Threading clarification

peterchen-intel · web-flow · commit c10cb6d7b83d · 2024-09-28T10:18:41.000+08:00
diff --git a/llm_bench/python/README.md b/llm_bench/python/README.md
@@ -138,4 +138,10 @@ For example, --load_config config.json as following in OpenVINO 2024.0.0 will re
 > If you encounter any errors, please check **[NOTES.md](./doc/NOTES.md)** which provides solutions to the known errors.
 ### 2. Image generation
 > To configure more parameters for image generation models, reference to **[IMAGE_GEN.md](./doc/IMAGE_GEN.md)**
-### 3. Threading
+### 3. CPU Threading
+
+OpenVINO uses [oneTBB](https://github.com/oneapi-src/oneTBB/) as default threading library, while Torch uses [OpenMP](https://www.openmp.org/). Both threading libraries have ['busy-wait spin'](https://gcc.gnu.org/onlinedocs/libgomp/GOMP_005fSPINCOUNT.html) by default. So in LLM pipeline, when inference on CPU with OpenVINO and postprocessing with Torch(For example: greedy search or beam search), there is threading overhead in the switching between inference(OpenVINO with oneTBB) and postprocessing (Torch with OpenMP).
+
+**Alternative solutions**
+1. Use --genai option which uses OpenVINO genai APIs instead of optimum-intel APIs and executes postprocessing with OpenVINO genai APIs.

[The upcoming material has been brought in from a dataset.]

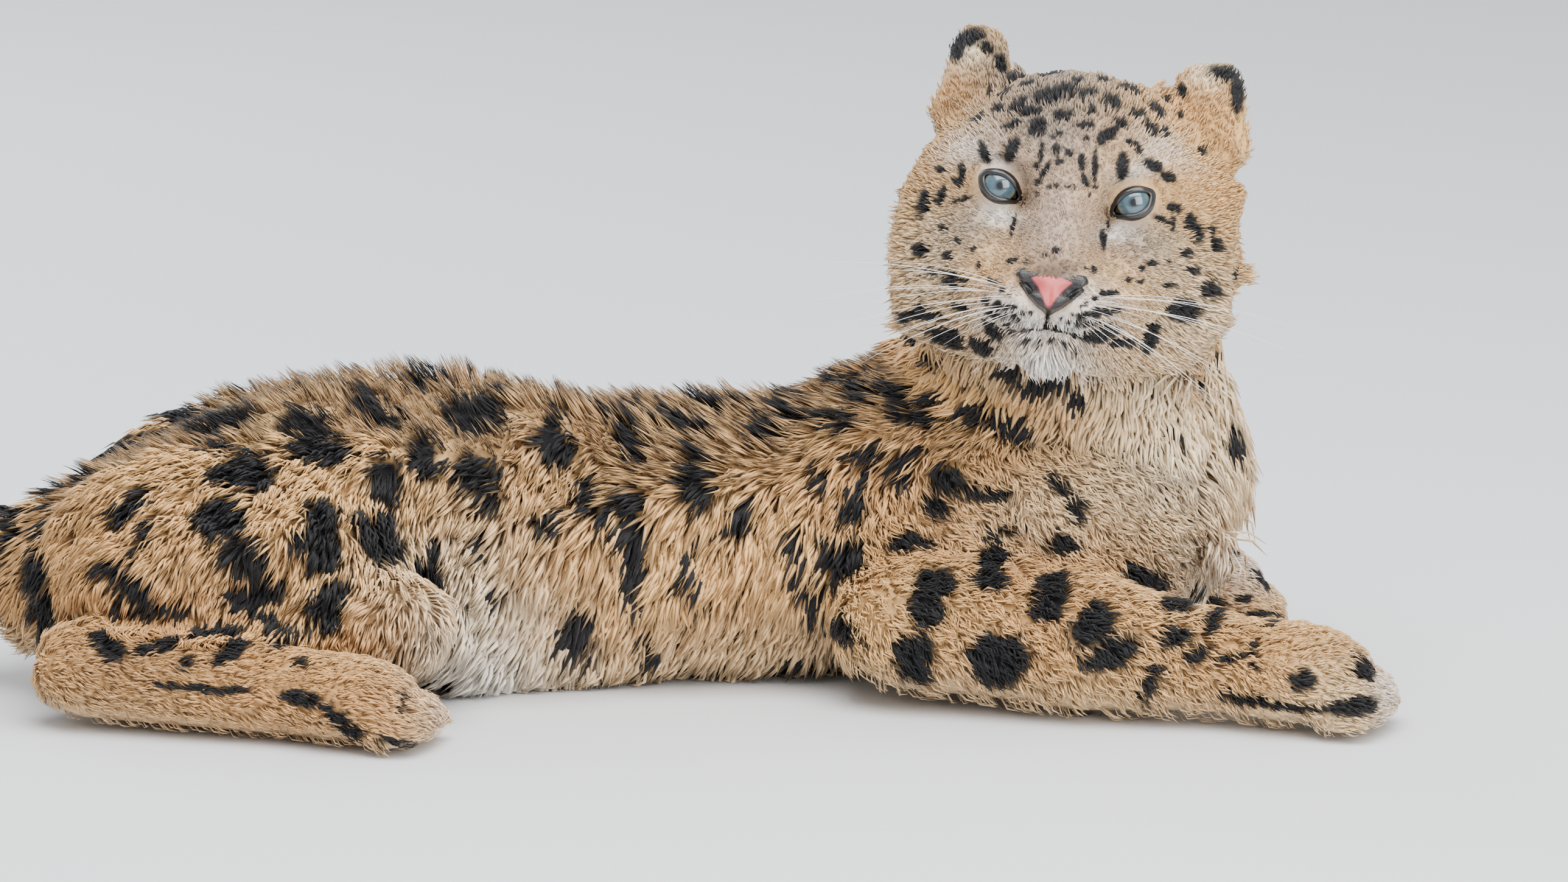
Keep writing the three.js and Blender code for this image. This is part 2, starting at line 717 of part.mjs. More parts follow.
// The cup of an ear, open sideways, and its root sunk in the head.
const EAR = { at: at(70, 60, -74), deep: 19, tall: 31, wide: 24, wall: 4 };
function ear(side, grow) {
  const egglike = (deep, tall, wide) => {
    const ball = new THREE.SphereGeometry(1, 12, 8);
    return moved(ball, (p) => {
      const broad = 1 - 0.26 * p.y;
      return at(p.x * deep * broad, p.y * tall, p.z * wide * broad);
    });
  };
  const outer = solid(egglike(EAR.deep + grow, EAR.tall + grow, EAR.wide + grow));
  const hollow = egglike(EAR.deep - EAR.wall, EAR.tall - EAR.wall, EAR.wide - EAR.wall);
  const inner = solid(hollow.translate(7, 3, 0));
  const mouth = block(at(EAR.deep + 6, 6, 0), at(2 * EAR.deep, 120, 120));
  const cup = grow > 0 ? outer : outer.subtract(inner).subtract(mouth);
  const turn = new THREE.Matrix4().makeRotationFromEuler(
    new THREE.Euler(0, THREE.MathUtils.degToRad(32), THREE.MathUtils.degToRad(-14), "ZYX"),
  );
  const place = new THREE.Matrix4().makeTranslation(EAR.at).multiply(turn);
  const geometry = geometryOf(cup);
  geometry.applyMatrix4(place);
  let placed = solid(geometry);
  if (side < 0) placed = placed.mirror([1, 0, 0]);
  return placed;
}

// Nose pad: a broad wedge with a comma of a nostril on each side.
const NOSE = { at: at(0, -60, 55), halfWidth: 20, height: 20, deep: 14 };
function nosePad(grow) {
  const w = NOSE.halfWidth;
  const outline = new THREE.Shape();
  outline.moveTo(0, -0.62 * NOSE.height);
  outline.quadraticCurveTo(0.42 * w, -0.5 * NOSE.height, 0.86 * w, 0.1 * NOSE.height);
  outline.quadraticCurveTo(1.1 * w, 0.42 * NOSE.height, 0.7 * w, 0.42 * NOSE.height);
  outline.quadraticCurveTo(0, 0.24 * NOSE.height, -0.7 * w, 0.42 * NOSE.height);
  outline.quadraticCurveTo(-1.1 * w, 0.42 * NOSE.height, -0.86 * w, 0.1 * NOSE.height);
  outline.quadraticCurveTo(-0.42 * w, -0.5 * NOSE.height, 0, -0.62 * NOSE.height);
  const pad = new THREE.ExtrudeGeometry(outline, {
    depth: NOSE.deep,
    curveSegments: 3,
    bevelSize: 1.6 + grow,
    bevelThickness: 2.4 + grow,
    bevelSegments: 1,
  });
  pad.rotateX(THREE.MathUtils.degToRad(-16));
  pad.translate(NOSE.at.x, NOSE.at.y, NOSE.at.z - NOSE.deep + 6);
  return solid(pad);
}

function nostril(side) {
  const line = new THREE.CatmullRomCurve3([
    at(side * 6.5, -64.5, 54),
    at(side * 10.5, -60.5, 56),
    at(side * 15.5, -56, 55),
    at(side * 21, -52, 48),
  ].map((p) => p.add(at(0, 0, 6))));
  const slit = new THREE.Shape();
  slit.absellipse(0, 0, 2.6, 2.6, 0, 2 * Math.PI);
  return solid(new THREE.ExtrudeGeometry(slit, { extrudePath: line, steps: 4, curveSegments: 2 }));
}

// The line of the mouth, from the cleft under the nose to both corners.
function mouthLine() {
  const on = (x, y) => {
    const from = at(x, y, 0);
    return at(x, y, leave(faceField, from, at(0, 0, 1), 120, true));
  };
  const section = new THREE.Shape();
  section.absellipse(0, 0, 1.5, 1.5, 0, 2 * Math.PI);
  const cut = (points, steps) =>
    solid(
      new THREE.ExtrudeGeometry(section, {
        extrudePath: new THREE.CatmullRomCurve3(points),
        steps,
        curveSegments: 2,
      }),
    );
  const lips = [-44, -34, -22, -10, 0, 10, 22, 34, 44].map((x) =>
    on(x, -82 - 5.5 * Math.sin((Math.abs(x) / 44) * Math.PI * 0.72)),
  );
  const cleft = [on(0, -70), on(0, -76), on(0, -82.5)];
  return cut(lips, 10).add(cut(cleft, 2));
}

// The head's place in the scene
const headGroup = new THREE.Group();
headGroup.position.copy(HEAD_AT);
const standUp = new THREE.Matrix4().makeRotationX(Math.PI / 2);
const rad = THREE.MathUtils.degToRad;
const facing = new THREE.Matrix4().makeRotationFromEuler(
  new THREE.Euler(rad(-HEAD_PITCH), rad(HEAD_YAW), rad(HEAD_ROLL), "YXZ"),
);
headGroup.quaternion.setFromRotationMatrix(standUp.multiply(facing));
headGroup.updateMatrixWorld(true);
group.add(headGroup);

const inWorld = (manifold) => {
  const geometry = geometryOf(manifold);
  geometry.applyMatrix4(headGroup.matrixWorld);
  return solid(geometry);
};

// Assembly. A piece that meets a later one is cut by that one, grown by the gap.
let skull = join(solid(headSkin), cheekLocks(0));
for (const side of [-1, 1]) skull = skull.subtract(socket(side)).add(lids(side));
for (const side of [-1, 1]) {
  skull = skull.subtract(eyeBall(side, GAP));
}
skull = skull.subtract(nosePad(GAP)).subtract(mouthLine());
let pad = nosePad(0);
for (const side of [-1, 1]) {
  skull = skull.subtract(nostril(side));
  pad = pad.subtract(nostril(side));
}
addNode("head", skull, FACE_COAT, headGroup);
addNode("nose", pad, NOSE_SKIN, headGroup);
const grownHead = join(solid(swell(headSkin, GAP)), cheekLocks(GAP));
for (const [name, side] of [["right", -1], ["left", 1]]) {
  addNode(`ear_${name}`, ear(side, 0).subtract(grownHead), COAT, headGroup);
  addNode(`eye_${name}`, eyeBall(side, 0), IRIS, headGroup);
}

const aboveCut = (grow) =>
  block(at(240, 0, 180 + 250 + grow), at(560, 700, 500), new THREE.Euler(0, rad(14), 0));
const headInWorld = inWorld(grownHead);

const coat = [...trunkLocks(), ...neckLocks()];
let neck = join(solid(neckSkin), coat).intersect(aboveCut(0)).subtract(headInWorld);
addNode("neck", neck, PALE_COAT);

let trunk = join(solid(trunkSkin), [...legSkins, ...coat]).subtract(aboveCut(-GAP)).subtract(headInWorld);
const wholeTrunk = trunk;
const near = {};
for (const side of ["right", "left"]) {
  const s = SIDES[side];
  const foot = hindPaw(s, 0).add(metatarsusSkin(s, 0));
  const grownFoot = hindPaw(s, GAP).add(metatarsusSkin(s, GAP));
  const thigh = wholeTrunk.intersect(legRegion("hind", side, 0)).subtract(grownFoot);
  trunk = trunk.subtract(legRegion("hind", side, GAP)).subtract(grownFoot);
  const paw = forePaw(s, 0);
  const grownPaw = forePaw(s, GAP);
  const arm = wholeTrunk.intersect(legRegion("fore", side, 0)).add(forearmSkin(s, 0));
  trunk = trunk.subtract(legRegion("fore", side, GAP)).subtract(forearmSkin(s, GAP));
  trunk = trunk.subtract(grownPaw);
  near[side] = { foot, thigh, paw, arm: arm.subtract(grownPaw) };
}
for (const side of ["right", "left"]) {
  const { foot, thigh, paw, arm } = near[side];
  addNode(`hindleg_${side}`, onFloor(thigh), COAT);
  addNode(`hindfoot_${side}`, onFloor(foot), COAT);
  addNode(`foreleg_${side}`, onFloor(arm), COAT);
  addNode(`forepaw_${side}`, onFloor(paw), COAT);
}

const tail = join(tailSkin(0, 1, 20, 0), tailLocks(0));
trunk = trunk.subtract(join(tailSkin(0, 1, 20, GAP), tailLocks(GAP)));
trunk = onFloor(trunk);
const slab = (from, to) => block(at((from + to) / 2, 0, 200), at(to - from, 900, 900));
addNode("rump", trunk.intersect(slab(-600, -WAIST - GAP / 2)), COAT);
addNode("torso", trunk.intersect(slab(-WAIST + GAP / 2, WAIST - GAP / 2)), COAT);
addNode("chest", trunk.intersect(slab(WAIST + GAP / 2, 600)), COAT);
const TAIL_CUTS = [0.36, 0.68];
const cutAt = (t) => {
  const disc = new THREE.CylinderGeometry(80, 80, GAP, 24);
  const turn = new THREE.Quaternion().setFromUnitVectors(at(0, 1, 0), TAIL_LINE.getTangentAt(t));
  const c = TAIL_LINE.getPointAt(t);
  disc.applyQuaternion(turn);
  return solid(disc.translate(c.x, c.y, c.z));
};
let tailParts = onFloor(tail);
for (const t of TAIL_CUTS) tailParts = tailParts.subtract(cutAt(t));
const byX = (body) => {
  const { min, max } = body.boundingBox();
  return (min[1] + max[1]) / 2;
};
const lengths = tailParts.decompose().sort((a, b) => b.volume() - a.volume()).slice(0, 3)
  .sort((a, b) => byX(a) - byX(b));
["tail_base", "tail_middle", "tail_tip"].forEach((name, i) => {
  addNode(name, lengths[i], COAT);
});

export default group;
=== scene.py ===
# %% [markdown]
# # A snow leopard lying down
# The whole animal is a still, life-size figure: it lies on its belly with its haunch folded,
# its forelegs stretched out and its face turned to the viewer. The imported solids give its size
# and outline. Here they get one continuous skin, eyes, nose and whiskers, and a coat of tufts.
# Tufts are real mesh, because hair systems would be lost when the model is exported.

# %% The frame
import json
import math

import bmesh
import bpy
import numpy as np
from mathutils import Matrix, Vector
from mathutils.bvhtree import BVHTree
from mathutils.kdtree import KDTree

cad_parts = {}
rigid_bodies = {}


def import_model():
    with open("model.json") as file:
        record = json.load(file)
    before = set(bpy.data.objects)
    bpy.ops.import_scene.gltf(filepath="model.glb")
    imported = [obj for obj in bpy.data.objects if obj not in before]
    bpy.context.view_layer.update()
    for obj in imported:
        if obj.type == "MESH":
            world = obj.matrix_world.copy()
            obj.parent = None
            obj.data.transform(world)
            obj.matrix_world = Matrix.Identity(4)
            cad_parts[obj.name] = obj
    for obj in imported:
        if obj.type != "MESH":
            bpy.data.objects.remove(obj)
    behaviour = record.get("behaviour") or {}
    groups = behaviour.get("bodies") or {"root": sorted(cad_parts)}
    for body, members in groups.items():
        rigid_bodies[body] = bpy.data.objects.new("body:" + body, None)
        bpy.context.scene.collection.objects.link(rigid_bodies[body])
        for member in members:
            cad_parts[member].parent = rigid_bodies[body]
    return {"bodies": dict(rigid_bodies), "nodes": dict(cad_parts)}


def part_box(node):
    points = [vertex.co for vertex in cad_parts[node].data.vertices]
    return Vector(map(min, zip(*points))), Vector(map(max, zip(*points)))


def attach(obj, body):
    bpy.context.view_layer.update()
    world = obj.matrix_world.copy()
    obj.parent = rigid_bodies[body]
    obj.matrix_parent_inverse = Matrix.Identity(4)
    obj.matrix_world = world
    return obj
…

+2. Without --genai option which uses optimum-intel APIs, set environment variable [OMP_WAIT_POLICY](https://gcc.gnu.org/onlinedocs/libgomp/OMP_005fWAIT_005fPOLICY.html) to PASSIVE which will disable OpenMP 'busy-wait', and benchmark.py will also limit the Torch thread number to avoid using CPU cores which is in 'busy-wait' by OpenVINO inference.